Because of my own tumultuous transformation into conscientious omnivore (again with the titles), I've noticed a subtle uprising in the food world of people willing to take responsibility for what they're eating and embrace the inherent nastiness of eating animals. On TV (Travel Channel mostly, which says something) you have the cooks-as-rebels like Anthony Bourdaine touting the wonders of offal and nice-guy-adventurers like Andrew Zimmern disarming and lauding the "weird" foods of other cultures. These styles of eating that look beyond the muscle and fat of animals and to less common livestock like goats, rabbits, and frogs, are brought to your kitchen by sites like Serious Eats' The Nasty Bits and Fergus Henderson's Nose to Tail Eating cookbook.

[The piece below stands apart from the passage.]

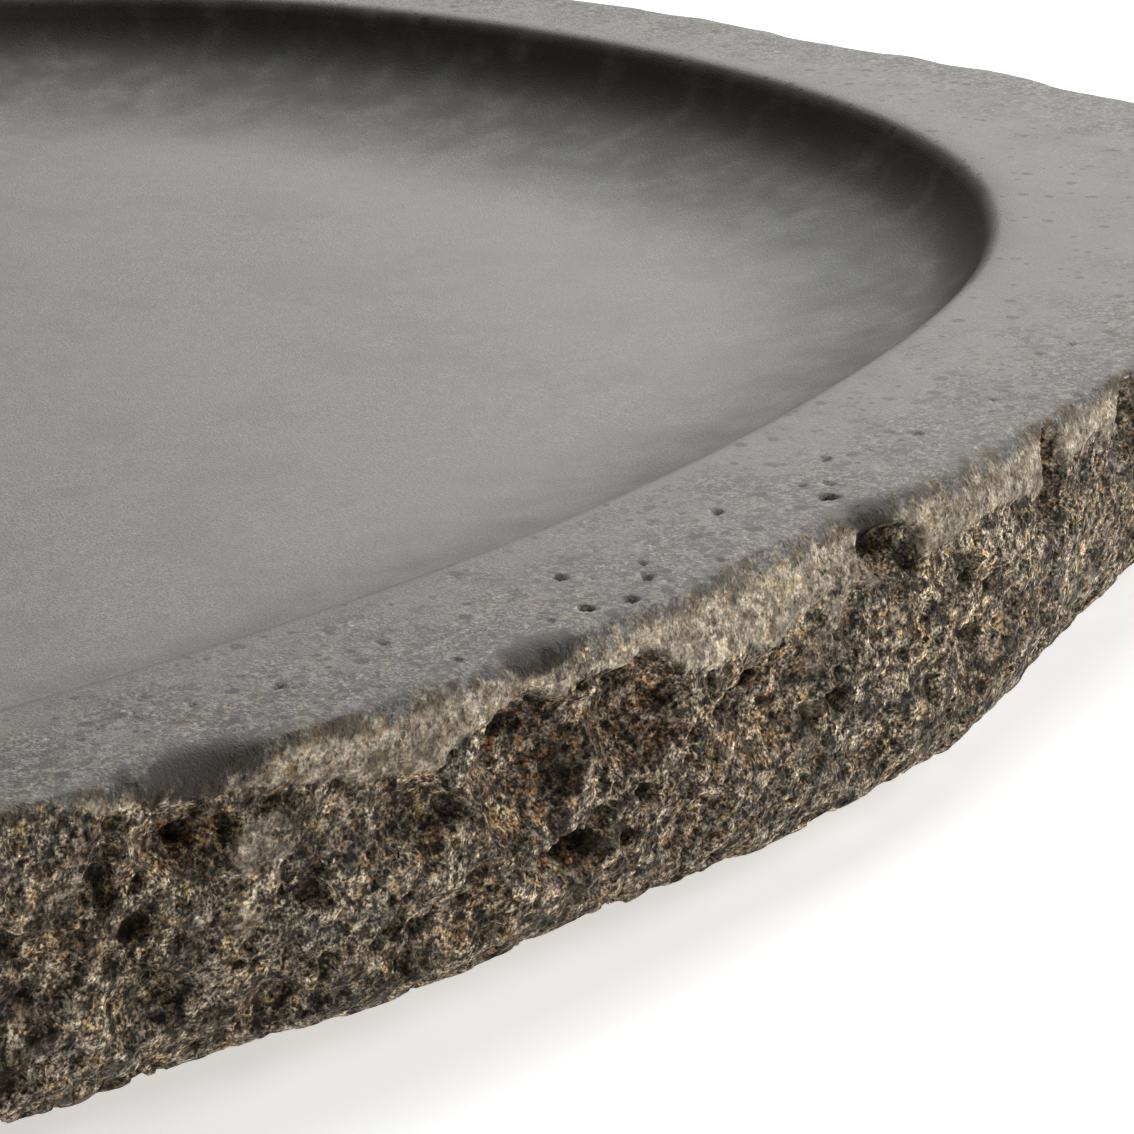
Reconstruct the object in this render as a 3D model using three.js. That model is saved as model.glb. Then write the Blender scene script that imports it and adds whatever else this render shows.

The killing process itself is still hard to swallow but people are making the effort. You have autistic author and animal scientist Temple Grandin's book Animals in Translation where she makes the point which that animals kill each other in nature all the time. Its the quality of their lives that really counts and how they are taken to the slaughter. (This also affects the quality of the meat.) Chefs are now more likely to try their hand at slaughter-- take David Chang of the Momofuku empire who adopted a piglet at a pig farm and will watch it grow to adulthood and kill and eat it himself, in part to cope with the amount of pork he uses at his restaurants. Even non-professionals are taking matters into their owns hands and learning to slaughter to avoid the abuse of animals within the current system. Rabbits are particularly popular "gateway" animals for learning to kill your own food.

While I'm not sure I'm there yet, I've definitely become more selective about what meat I choose. Do you think its hypocritical to eat meat if you can't stomach the transition from animal to food? Can you look at your food and call it cute?